## BEGIN

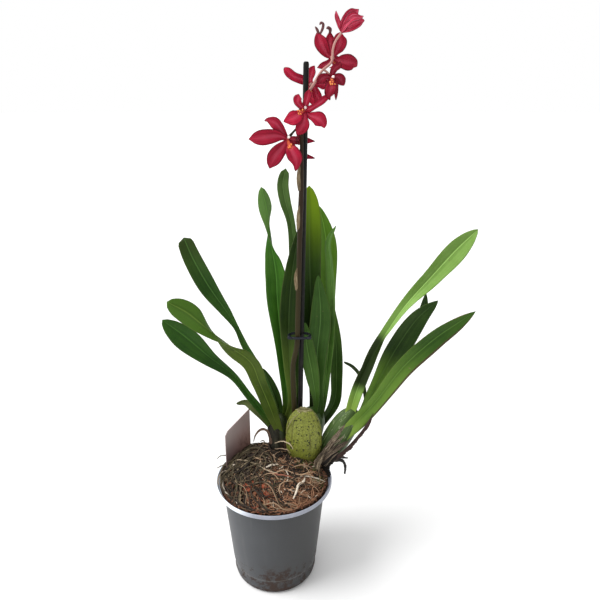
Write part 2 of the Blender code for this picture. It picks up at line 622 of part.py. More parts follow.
def blade(name, material, midrib, thickness, roll=(0, 0), fold=(15, 40, 30, 15), tip=0.06,
          along_count=14, across_count=5):
    """A leaf or petal: a grid bent to its surface and given its thickness both ways."""
    surface = blade_surface(midrib, roll, fold, tip, along_count, across_count)
    work = bmesh.new()
    bmesh.ops.create_grid(work, x_segments=along_count - 1, y_segments=across_count - 1, size=0.5)
    for point in work.verts:
        row = round((point.co.x + 0.5) * (along_count - 1))
        column = round((point.co.y + 0.5) * (across_count - 1))
        point.co = above_mix(surface[row, column])
    mesh = bpy.data.meshes.new(name)
    work.to_mesh(mesh)
    work.free()
    mesh.shade_smooth()
    thing = put(name, mesh, material)
    wall = thing.modifiers.new("thickness", "SOLIDIFY")
    wall.thickness = thickness * MM
    wall.offset = 0.0
    return thing


def build_leaves(rooms):
    """Every leaf, each cut a fit gap off the bulb that it grows from."""
    green = finish_material("leaf_green", (0.10, 0.24, 0.05), 0.4)
    for name, leaf in LEAVES.items():
        shape = {key: leaf[key] for key in ("roll", "fold", "tip") if key in leaf}
        thing = blade(name, green, leaf["midrib"], LEAF_THICKNESS, **shape)
        boolean(thing, rooms[leaf["bulb"]], "DIFFERENCE")


def stalk_and_column(name, flower, grow):
    """A flower's stalk, heart and column as one tube, or the room for them when it grows."""
    heart, stalk = Vector(flower["heart"]), Vector(flower["stalk"])
    faces = Vector(flower["faces"]).normalized()
    line = [stalk, stalk.lerp(heart, 0.5) - faces * PEDICEL_BOW, heart - faces * HEART_RADIUS,
            heart - faces * HEART_RADIUS / 2, heart + faces * HEART_RADIUS / 2,
            heart + faces * (HEART_RADIUS + HEART_SHOULDER), heart + faces * (COLUMN_LENGTH + grow)]
    radii = [PEDICEL_RADIUS, PEDICEL_RADIUS, PEDICEL_RADIUS * PEDICEL_END_SWELL, HEART_RADIUS,
             HEART_RADIUS, COLUMN_RADIUS, COLUMN_RADIUS]
    return tube(name, [above_mix(point) for point in line], [radius + grow for radius in radii], cutter=True)


def build_spike():
    """The spike with the stalk, heart and column of each flower, grown as one."""
    rows = spike_stations(34)
    radii = (SPIKE_FOOT_RADIUS, SPIKE_FOOT_RADIUS * SPIKE_MIDDLE_THICKNESS,
             SPIKE_FOOT_RADIUS * SPIKE_UPPER_THICKNESS, SPIKE_TIP_RADIUS)
    taper = np.interp(np.linspace(0, 1, len(rows)), SPIKE_TAPER_SHARES, radii)
    maroon = finish_material("spike_skin", (0.12, 0.05, 0.04), 0.5)
    spike = tube("flower_spike", [above_mix(row) for row in rows], taper, maroon)
    for name, flower in FLOWERS.items():
        boolean(spike, stalk_and_column(name + "_stalk", flower, 0.0), "UNION")


def build_flowers():
    """The petals, sepals and lip of every flower, each a fit gap off its heart and column."""
    crimson = finish_material("petal_crimson", (0.42, 0.012, 0.045), 0.45)
    for flower_name, flower in FLOWERS.items():
        room = stalk_and_column(flower_name + "_room", flower, FIT_GAP)
        for tepal_name, stations in flower["tepals"].items():
            midrib = ((*flower["heart"], CLAW_WIDTH), *stations)
            tepal = blade(f"{flower_name}_{tepal_name}", crimson, midrib, PETAL_THICKNESS,
                          fold=(10, 10), tip=0.3, along_count=9, across_count=3)
            boolean(tepal, room, "DIFFERENCE")
    build_bud(crimson)


def build_bud(material):
    """The half-open bud at the spike's tip: a sphere drawn out and fuller towards its tip."""
    end, tip = above_mix(SPIKE_LINE[-1]), above_mix(BUD_TIP)
    foot = end + (tip - end).normalized() * FIT_GAP * MM
    work = bmesh.new()
    bmesh.ops.create_uvsphere(work, u_segments=12, v_segments=8, radius=1.0)
    for point in work.verts:
        height = point.co.z
        swell = (1.0 + BUD_TIP_SWELL * height) * BUD_WIDTH / 2 * MM
        point.co = Vector((point.co.x * swell, point.co.y * swell, height * (tip - foot).length / 2))
    bud = put("flower_bud", mesh_from(work, "flower_bud"), material)
    bud.location = (foot + tip) / 2
    bud.rotation_mode = "QUATERNION"
    bud.rotation_quaternion = Vector((0, 0, 1)).rotation_difference(tip - foot)


# ---------------------------------------------------------------- the whole object

empty_scene()
model = new_collection(MODEL_COLLECTION)
cutters = new_collection(CUTTER_COLLECTION)

bulb_green = finish_material("bulb_skin", (0.28, 0.30, 0.08), 0.5)
build_pot()
mix = build_mix()
mound = build_mound()
rod_along_stake("stake", 0.0, finish_material("stake_plastic", (0.01, 0.01, 0.01), 0.4))
build_clip()
card("plant_label", 0.0, finish_material("label_card", (0.30, 0.22, 0.24), 0.7))
rooms = {}
for bulb_name in BULBS:
    bulb(bulb_name, material=bulb_green)
    rooms[bulb_name] = bulb(bulb_name, grow=FIT_GAP, cutter=True)
    boolean(mound, rooms[bulb_name], "DIFFERENCE")
build_leaves(rooms)
build_spike()
build_flowers()

stake_room = rod_along_stake("stake_room", FIT_GAP, cutter=True)
label_room = card("label_room", FIT_GAP, cutter=True)
for ground in (mix, mound):
    boolean(ground, stake_room, "DIFFERENCE")
    boolean(ground, label_room, "DIFFERENCE")
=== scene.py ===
"""A flowering orchid in a plastic nursery pot: the finish of every piece, round the fixed solids.

Lengths below are millimetres and are made metres when a mesh is built.  Heights of the living plant are
measured from the surface of the growing mix.
"""

import math

import bmesh
import bpy
import numpy as np
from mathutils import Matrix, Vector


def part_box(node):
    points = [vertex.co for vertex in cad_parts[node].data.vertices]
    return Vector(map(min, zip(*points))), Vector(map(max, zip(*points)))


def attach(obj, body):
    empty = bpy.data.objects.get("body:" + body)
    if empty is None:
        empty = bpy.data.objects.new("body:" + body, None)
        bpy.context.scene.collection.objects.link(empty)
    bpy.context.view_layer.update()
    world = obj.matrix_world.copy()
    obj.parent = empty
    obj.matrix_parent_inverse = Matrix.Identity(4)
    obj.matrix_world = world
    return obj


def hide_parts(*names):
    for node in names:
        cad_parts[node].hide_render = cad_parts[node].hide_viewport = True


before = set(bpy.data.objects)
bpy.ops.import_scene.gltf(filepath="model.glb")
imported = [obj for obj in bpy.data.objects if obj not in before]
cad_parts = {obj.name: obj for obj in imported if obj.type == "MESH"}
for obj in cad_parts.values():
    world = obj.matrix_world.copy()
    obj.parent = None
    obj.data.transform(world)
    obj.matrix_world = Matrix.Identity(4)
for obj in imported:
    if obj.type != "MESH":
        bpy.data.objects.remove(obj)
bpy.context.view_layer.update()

MM = 0.001

# ---------------------------------------------------------------- studio
# A pale floor that runs out to a white surround, lit by one broad soft light from the upper left.
# The camera stands in front of the pot at the height of the top flowers and looks down a little.

CAMERA_PLACE = (0.027, -0.489, 0.480)
CAMERA_TILT = 70.6
CAMERA_LENS = 33.6
FLOOR_RADIUS = 30.0
FLOOR_SIDES = 96
KEY_DIRECTION = (0.60, 0.16, -0.80)
KEY_STRENGTH = 2.35
KEY_SPREAD = 34.0
SKY_LEFT = 1.38
SKY_RIGHT = 0.50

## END

## WHAT NEEDS TO BE DONE
Transcribe, word for word, every line from the line with "0.30, 0.08), 0.5)" to the line with "if empty is", inclusive, and output nothing else.

## SOLUTION TO THE PROBLEM
bulb_green = finish_material("bulb_skin", (0.28, 0.30, 0.08), 0.5)
build_pot()
mix = build_mix()
mound = build_mound()
rod_along_stake("stake", 0.0, finish_material("stake_plastic", (0.01, 0.01, 0.01), 0.4))
build_clip()
card("plant_label", 0.0, finish_material("label_card", (0.30, 0.22, 0.24), 0.7))
rooms = {}
for bulb_name in BULBS:
    bulb(bulb_name, material=bulb_green)
    rooms[bulb_name] = bulb(bulb_name, grow=FIT_GAP, cutter=True)
    boolean(mound, rooms[bulb_name], "DIFFERENCE")
build_leaves(rooms)
build_spike()
build_flowers()

stake_room = rod_along_stake("stake_room", FIT_GAP, cutter=True)
label_room = card("label_room", FIT_GAP, cutter=True)
for ground in (mix, mound):
    boolean(ground, stake_room, "DIFFERENCE")
    boolean(ground, label_room, "DIFFERENCE")
=== scene.py ===
"""A flowering orchid in a plastic nursery pot: the finish of every piece, round the fixed solids.

Lengths below are millimetres and are made metres when a mesh is built.  Heights of the living plant are
measured from the surface of the growing mix.
"""

import math

import bmesh
import bpy
import numpy as np
from mathutils import Matrix, Vector


def part_box(node):
    points = [vertex.co for vertex in cad_parts[node].data.vertices]
    return Vector(map(min, zip(*points))), Vector(map(max, zip(*points)))


def attach(obj, body):
    empty = bpy.data.objects.get("body:" + body)
    if empty is None:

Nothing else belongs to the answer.